Operationally everything is exactly as expected, so I expect that these levels will be "flat" and form the new baseline going forward
so what was perviously flat lined at 62% free now appears to be around 47%
with cache has gong from 9% to about 20%There is a reason and is documented on other threads and other notes.(effectively that cache sizes have been increased). So this is likely also all and why you are seeing "more memory usage" -- Certainly no concern here.
-
@jrey Yes v_20, I will do that. Thx.
-
@jrey Thanks for bringing this up, I was just monitoring the dashboard and not looking at the system monitor. I have never seen this saw tooth pattern before not sure what it means am trying to connect the dots as I expand my knowledge. I will maintain business as usual and keep an eye on it. Let me know if you have any concerns. I need to think about spinning up my other box for testing.
-
Interesting -- that's a little different than what I am chasing and as I recall you don't use TLD (wildcard blocking) it was not enabled in a previous screen capture.

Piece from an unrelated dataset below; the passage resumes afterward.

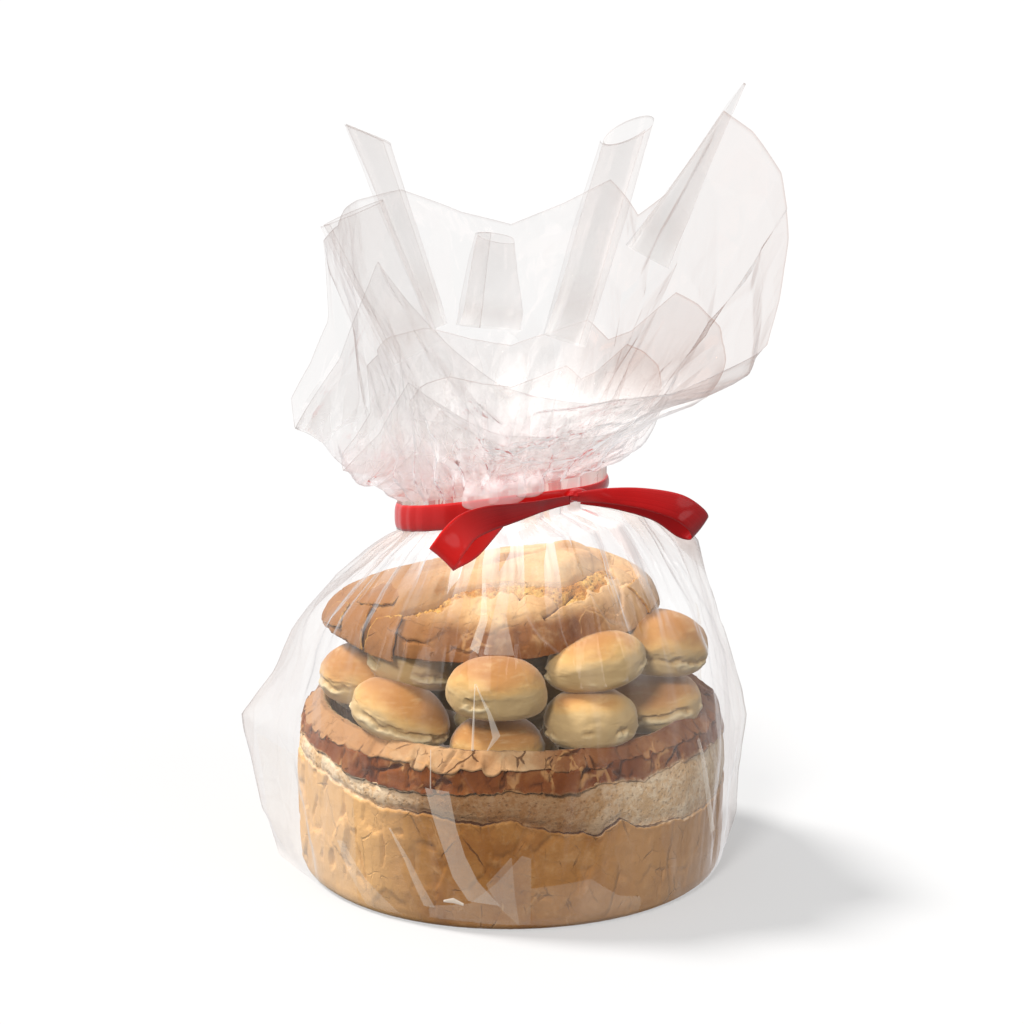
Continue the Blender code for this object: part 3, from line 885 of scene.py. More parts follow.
def build_lid(finish, relief):
    """The lid: a dome of crust, torn across the front, over a hollowed cut face."""
    angles = round_axis(LID_COLUMNS)[0]
    edge = 1 + wander(angles, 21, (2, 3, 5, 9), 0.008) + jagged(angles, 22, (31, 53, 97, 160), 0.0040)
    across = np.cos(angles) * LID_HALF[0] * edge
    deep = np.sin(angles) * LID_HALF[1] * edge
    rows = []
    for rho in (0.03, 0.3, 0.6, 0.82, 0.94):
        x, y = across * rho, deep * rho
        hollow = LID_HOLLOW * (1 - rho**4)
        rows.append((x, y, lid_plane(x, y) + hollow, np.ones_like(x), np.full_like(x, rho)))
    for share in np.linspace(0, 1, LID_ROWS):
        rho = max(math.cos(share * math.pi / 2) ** LID_ROUNDNESS, LID_TIP)
        x, y = across * rho, deep * rho
        rows.append((x, y, lid_plane(x, y) + lid_dome(x, y, rho), np.zeros_like(x), np.full_like(x, rho)))
    x, y, z, crumb, rho = (np.array([row[i] for row in rows]) for i in range(5))
    top = crumb < 0.5
    crack, along = path_field(x, y, LID_CRACK)
    ends = fade(along, 0.0, 0.10) * (1 - fade(along, 0.93, 1.0))
    lip_width = np.interp(along, (0, 0.2, 0.5, 0.75, 1.0), (0.003, 0.006, 0.012, 0.015, 0.011))
    lip_width = lip_width * (1 + 0.35 * saw(along * 13.7) * saw(along * 5.3 + 0.2))
    lip = fade(-crack, 0.0002, 0.0016) * (1 - fade(-crack, lip_width - 0.0012, lip_width)) * ends
    groove = (1 - fade(np.abs(crack + 0.0003), 0.0003, 0.0016)) * ends
    roll = np.where(crack > 0, (1 - fade(crack, 0.0, 0.011)) ** 2, 0) * ends
    side_crack, side_along = path_field(x, y, LID_SIDE_CRACK)
    side_ends = np.where((side_along > 0) & (side_along < 1), 1.0, 0.0)
    side_groove = (1 - fade(np.abs(side_crack), 0.0004, 0.0020)) * side_ends
    crease, crease_along = path_field(x, y, LID_CREASE)
    crease_ends = np.where((crease_along > 0) & (crease_along < 1), fade(crease_along, 0, 0.2), 0)
    valley = (1 - fade(np.abs(crease), 0.0, 0.0060)) ** 1.5 * crease_ends
    fold_line = (1 - fade(np.abs(crease), 0.0002, 0.0011)) * crease_ends
    swell = fade(crack, -0.001, 0.012) * (1 - fade(crack, 0.026, 0.048)) * ends
    shelf = fade(crease, 0.0, 0.004) * (1 - fade(crease, 0.010, 0.024)) * crease_ends
    height = -0.0062 * groove - 0.0022 * lip - 0.0022 * roll - 0.0028 * side_groove
    height = height - 0.0036 * valley + 0.0048 * swell + 0.0030 * shelf
    height = height * top * fade(1 - rho, 0.0, 0.05)
    left = fade(-x, 0.030, 0.075) * fade(-crack + 0.010 - y * 0.3, 0.0, 0.02)
    fields = {
        "crumb": crumb,
        "groove": np.maximum(np.maximum(groove * 1.1, side_groove * 0.7), fold_line * 0.75) * top,
        "torn": lip * top,
        "bevel": fade(z - lid_plane(x, y), 0.008, 0.030) * top,
        "plates": (mix(0.35, 1.0, left) * top) * (1 - lip) * fade(1 - rho, 0.0, 0.02),
        "rough": np.where(top, 0.35 + 3.6 * lip + 2.4 * side_groove, 1.8),
        "lumps": top,
    }
    grid = np.stack([x + LID_MIDDLE[0], y + LID_MIDDLE[1], z + height], -1)
    lid = turned_piece("lid", grid, fields)
    run_tree(
        lid,
        relief,
        finish,
        lump_size=0.034,
        lump_height=0.0014,
        plate_size=0.026,
        plate_tip=0.0024,
        upright=1.0,
        crack_width=0.0018,
        crack_depth=0.0015,
        grain_size=0.0032,
        grain_height=0.00055,
    )
    return lid


def lid_point(angle, share):
    """A place on the lid's dome, without its relief, and the way out of it."""
    turn = np.maximum(share, 0) * math.pi / 2
    rho = np.cos(turn) ** LID_ROUNDNESS
    x, y = np.cos(angle) * LID_HALF[0] * rho, np.sin(angle) * LID_HALF[1] * rho
    dome = lid_dome(x, y, rho) + np.minimum(share, 0) * 0.024
    out = np.stack([np.cos(angle) * np.cos(turn), np.sin(angle) * np.cos(turn), np.sin(turn) + 0.15], -1)
    place = np.stack([x + LID_MIDDLE[0], y + LID_MIDDLE[1], lid_plane(x, y) + dome], -1)
    return place, out / np.linalg.norm(out, axis=-1)[..., None]


def build_flakes(finish, relief):
    """Plates of crust that broke loose on the lid and stand off it along one edge."""
    flakes = []
    angles = round_axis(FLAKE_COLUMNS)[0]
    square = 1 / np.maximum(np.abs(np.cos(angles)), np.abs(np.sin(angles))) ** FLAKE_SQUARENESS
    rim = np.array(FLAKE_REACH)[::-1, None] == 1.0
    fields = {"crumb": 0.0, "groove": 0.0, "torn": 0.75 * rim, "bevel": 0.25}
    fields |= {"plates": 0.0, "rough": 0.6, "lumps": 0.5}
    sizes = {"lump_size": 0.012, "lump_height": 0.0008, "plate_size": 0.02, "plate_tip": 0.0}
    sizes |= {"upright": 1.0, "crack_width": 0.001, "crack_depth": 0.0}
    sizes |= {"grain_size": 0.0032, "grain_height": 0.00045}
    for index, (corners, lift) in enumerate(LID_FLAKES, 1):
        ragged = 1 + jagged(angles, 40 + index, (7, 12, 19), 0.035)
        rows = []
        for rho, depth in zip(FLAKE_REACH, FLAKE_DEPTH):
            half = 0.5 * rho * ragged * square
            across, up = 0.5 + half * np.cos(angles), 0.5 + half * np.sin(angles)
            turned, share = over_patch(np.array(corners)[..., None], across, up)
            place, out = lid_point(np.radians(turned), share)
            bowl = 0.0007 * (across * 2 - 1) ** 2
            stand = over_patch(lift, across, up) + bowl - depth * FLAKE_THICKNESS
            rows.append(place + out * stand[:, None])
        flake = turned_piece(f"lid_flake_{index}", np.array(rows)[::-1], fields)
        flakes.append(run_tree(flake, relief, finish, **sizes))
    return flakes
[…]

You haven't changed that setting have you? (and not suggesting you do at this point)Can you run a graph with custom time frame for a 1 day period and same resolution from before you updated from what ever prior version you had to _20 ?

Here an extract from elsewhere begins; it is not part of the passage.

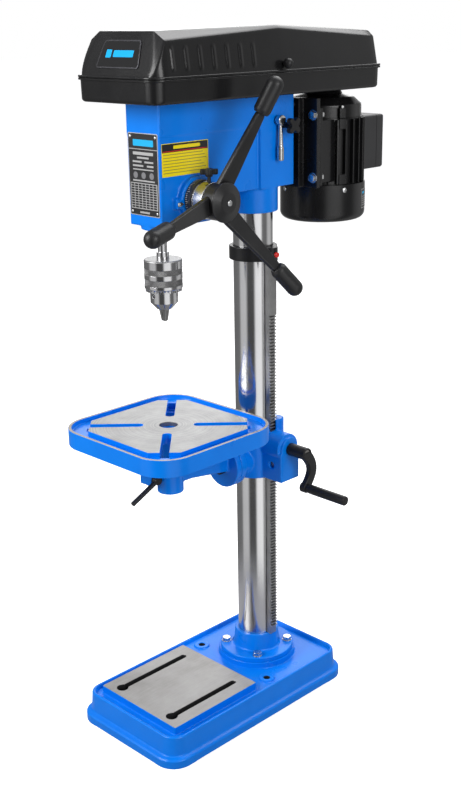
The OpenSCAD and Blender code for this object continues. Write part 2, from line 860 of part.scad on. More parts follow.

(edit) and what you are seeing there might not be related to pfb at all..
Thanks
-
@jrey I looked at the logs as I dont know the exact time I did the update, best guess based on the inactive state it was at/around the 18:40 mark. If reading correctly seems like that saw tooth pattern was existing prior. I did a custom date just to make sure I caught the info, its a 2.5 day time frame.
-
@jrey I have been diving into the graph which has been interesting. One thing I noticed is that "wire" in green is defined as "Memory allocated by the kernel, including the kernel itself, which cannot be paged/swapped and cannot be freed until explicitly released." Given the continuous high and low states on the wire would this manifest in increased memory utilization?